## WRITTEN TASK
Copy each line below without leaving any out.

## INFORMATION SUPPLIED
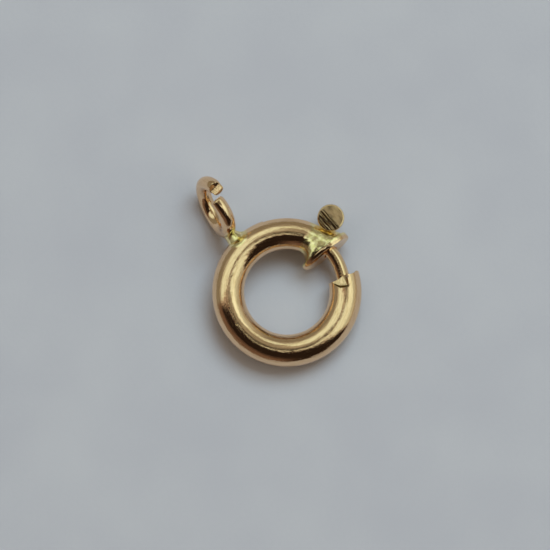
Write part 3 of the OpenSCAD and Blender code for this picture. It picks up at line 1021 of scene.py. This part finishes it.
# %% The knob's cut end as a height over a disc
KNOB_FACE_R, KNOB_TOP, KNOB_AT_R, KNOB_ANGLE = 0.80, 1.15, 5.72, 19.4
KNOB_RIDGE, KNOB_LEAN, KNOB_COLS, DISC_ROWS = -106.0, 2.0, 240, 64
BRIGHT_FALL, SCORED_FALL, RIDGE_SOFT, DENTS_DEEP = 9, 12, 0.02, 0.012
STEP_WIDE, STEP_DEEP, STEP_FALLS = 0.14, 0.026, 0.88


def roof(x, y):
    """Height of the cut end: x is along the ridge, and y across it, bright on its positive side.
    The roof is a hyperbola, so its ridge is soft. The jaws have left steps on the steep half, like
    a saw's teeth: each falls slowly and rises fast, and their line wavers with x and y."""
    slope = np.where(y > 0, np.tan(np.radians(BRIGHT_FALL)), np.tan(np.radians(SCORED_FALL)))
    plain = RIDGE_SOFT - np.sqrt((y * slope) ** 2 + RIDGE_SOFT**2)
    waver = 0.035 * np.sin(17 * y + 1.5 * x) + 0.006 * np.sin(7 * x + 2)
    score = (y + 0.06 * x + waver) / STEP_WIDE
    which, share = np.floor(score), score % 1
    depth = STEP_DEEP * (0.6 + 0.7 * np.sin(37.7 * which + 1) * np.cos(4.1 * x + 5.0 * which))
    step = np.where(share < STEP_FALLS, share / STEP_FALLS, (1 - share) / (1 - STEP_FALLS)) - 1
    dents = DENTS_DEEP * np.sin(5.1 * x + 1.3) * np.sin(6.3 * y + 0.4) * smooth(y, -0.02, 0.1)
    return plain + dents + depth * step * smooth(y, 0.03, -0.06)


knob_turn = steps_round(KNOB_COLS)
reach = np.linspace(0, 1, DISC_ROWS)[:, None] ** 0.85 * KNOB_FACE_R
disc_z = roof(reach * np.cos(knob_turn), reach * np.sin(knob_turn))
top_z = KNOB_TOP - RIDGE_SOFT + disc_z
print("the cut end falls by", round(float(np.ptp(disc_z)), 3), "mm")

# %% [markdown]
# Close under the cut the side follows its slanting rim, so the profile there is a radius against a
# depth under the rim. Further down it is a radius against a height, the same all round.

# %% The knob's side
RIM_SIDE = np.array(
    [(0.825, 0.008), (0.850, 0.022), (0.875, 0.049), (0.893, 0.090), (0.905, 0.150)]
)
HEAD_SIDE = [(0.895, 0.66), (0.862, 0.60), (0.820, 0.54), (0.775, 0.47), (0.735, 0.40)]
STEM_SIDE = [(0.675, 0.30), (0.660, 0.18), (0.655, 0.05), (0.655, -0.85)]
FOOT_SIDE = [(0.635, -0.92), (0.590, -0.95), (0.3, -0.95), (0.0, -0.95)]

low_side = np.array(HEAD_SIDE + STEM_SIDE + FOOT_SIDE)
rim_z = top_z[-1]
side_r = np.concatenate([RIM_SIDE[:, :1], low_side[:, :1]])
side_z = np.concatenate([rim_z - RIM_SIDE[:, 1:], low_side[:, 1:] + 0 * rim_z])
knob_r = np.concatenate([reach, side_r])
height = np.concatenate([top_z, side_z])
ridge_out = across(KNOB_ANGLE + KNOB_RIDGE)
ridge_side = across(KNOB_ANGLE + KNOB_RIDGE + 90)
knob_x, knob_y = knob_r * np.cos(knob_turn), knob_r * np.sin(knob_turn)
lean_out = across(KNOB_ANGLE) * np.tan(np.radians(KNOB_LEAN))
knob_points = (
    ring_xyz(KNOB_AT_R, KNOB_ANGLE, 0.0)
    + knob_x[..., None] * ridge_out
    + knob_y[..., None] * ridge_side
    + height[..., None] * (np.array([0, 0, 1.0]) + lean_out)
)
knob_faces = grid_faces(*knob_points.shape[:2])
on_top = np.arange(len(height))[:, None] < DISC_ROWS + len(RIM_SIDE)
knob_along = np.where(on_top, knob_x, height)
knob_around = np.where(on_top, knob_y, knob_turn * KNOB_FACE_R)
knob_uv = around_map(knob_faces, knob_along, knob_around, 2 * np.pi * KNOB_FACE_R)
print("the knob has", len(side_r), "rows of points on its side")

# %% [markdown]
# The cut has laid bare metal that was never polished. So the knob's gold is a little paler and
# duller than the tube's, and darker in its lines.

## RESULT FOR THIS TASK
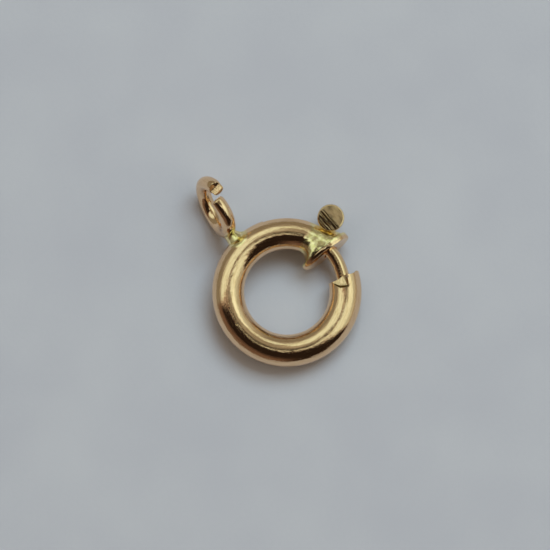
Write part 3 of the OpenSCAD and Blender code for this picture. It picks up at line 1021 of scene.py. This part finishes it.
# %% The knob's cut end as a height over a disc
KNOB_FACE_R, KNOB_TOP, KNOB_AT_R, KNOB_ANGLE = 0.80, 1.15, 5.72, 19.4
KNOB_RIDGE, KNOB_LEAN, KNOB_COLS, DISC_ROWS = -106.0, 2.0, 240, 64
BRIGHT_FALL, SCORED_FALL, RIDGE_SOFT, DENTS_DEEP = 9, 12, 0.02, 0.012
STEP_WIDE, STEP_DEEP, STEP_FALLS = 0.14, 0.026, 0.88


def roof(x, y):
    """Height of the cut end: x is along the ridge, and y across it, bright on its positive side.
    The roof is a hyperbola, so its ridge is soft. The jaws have left steps on the steep half, like
    a saw's teeth: each falls slowly and rises fast, and their line wavers with x and y."""
    slope = np.where(y > 0, np.tan(np.radians(BRIGHT_FALL)), np.tan(np.radians(SCORED_FALL)))
    plain = RIDGE_SOFT - np.sqrt((y * slope) ** 2 + RIDGE_SOFT**2)
    waver = 0.035 * np.sin(17 * y + 1.5 * x) + 0.006 * np.sin(7 * x + 2)
    score = (y + 0.06 * x + waver) / STEP_WIDE
    which, share = np.floor(score), score % 1
    depth = STEP_DEEP * (0.6 + 0.7 * np.sin(37.7 * which + 1) * np.cos(4.1 * x + 5.0 * which))
    step = np.where(share < STEP_FALLS, share / STEP_FALLS, (1 - share) / (1 - STEP_FALLS)) - 1
    dents = DENTS_DEEP * np.sin(5.1 * x + 1.3) * np.sin(6.3 * y + 0.4) * smooth(y, -0.02, 0.1)
    return plain + dents + depth * step * smooth(y, 0.03, -0.06)


knob_turn = steps_round(KNOB_COLS)
reach = np.linspace(0, 1, DISC_ROWS)[:, None] ** 0.85 * KNOB_FACE_R
disc_z = roof(reach * np.cos(knob_turn), reach * np.sin(knob_turn))
top_z = KNOB_TOP - RIDGE_SOFT + disc_z
print("the cut end falls by", round(float(np.ptp(disc_z)), 3), "mm")

# %% [markdown]
# Close under the cut the side follows its slanting rim, so the profile there is a radius against a
# depth under the rim. Further down it is a radius against a height, the same all round.

# %% The knob's side
RIM_SIDE = np.array(
    [(0.825, 0.008), (0.850, 0.022), (0.875, 0.049), (0.893, 0.090), (0.905, 0.150)]
)
HEAD_SIDE = [(0.895, 0.66), (0.862, 0.60), (0.820, 0.54), (0.775, 0.47), (0.735, 0.40)]
STEM_SIDE = [(0.675, 0.30), (0.660, 0.18), (0.655, 0.05), (0.655, -0.85)]
FOOT_SIDE = [(0.635, -0.92), (0.590, -0.95), (0.3, -0.95), (0.0, -0.95)]

low_side = np.array(HEAD_SIDE + STEM_SIDE + FOOT_SIDE)
rim_z = top_z[-1]
side_r = np.concatenate([RIM_SIDE[:, :1], low_side[:, :1]])
side_z = np.concatenate([rim_z - RIM_SIDE[:, 1:], low_side[:, 1:] + 0 * rim_z])
knob_r = np.concatenate([reach, side_r])
height = np.concatenate([top_z, side_z])
ridge_out = across(KNOB_ANGLE + KNOB_RIDGE)
ridge_side = across(KNOB_ANGLE + KNOB_RIDGE + 90)
knob_x, knob_y = knob_r * np.cos(knob_turn), knob_r * np.sin(knob_turn)
lean_out = across(KNOB_ANGLE) * np.tan(np.radians(KNOB_LEAN))
knob_points = (
    ring_xyz(KNOB_AT_R, KNOB_ANGLE, 0.0)
    + knob_x[..., None] * ridge_out
    + knob_y[..., None] * ridge_side
    + height[..., None] * (np.array([0, 0, 1.0]) + lean_out)
)
knob_faces = grid_faces(*knob_points.shape[:2])
on_top = np.arange(len(height))[:, None] < DISC_ROWS + len(RIM_SIDE)
knob_along = np.where(on_top, knob_x, height)
knob_around = np.where(on_top, knob_y, knob_turn * KNOB_FACE_R)
knob_uv = around_map(knob_faces, knob_along, knob_around, 2 * np.pi * KNOB_FACE_R)
print("the knob has", len(side_r), "rows of points on its side")

# %% [markdown]
# The cut has laid bare metal that was never polished. So the knob's gold is a little paler and
# duller than the tube's, and darker in its lines.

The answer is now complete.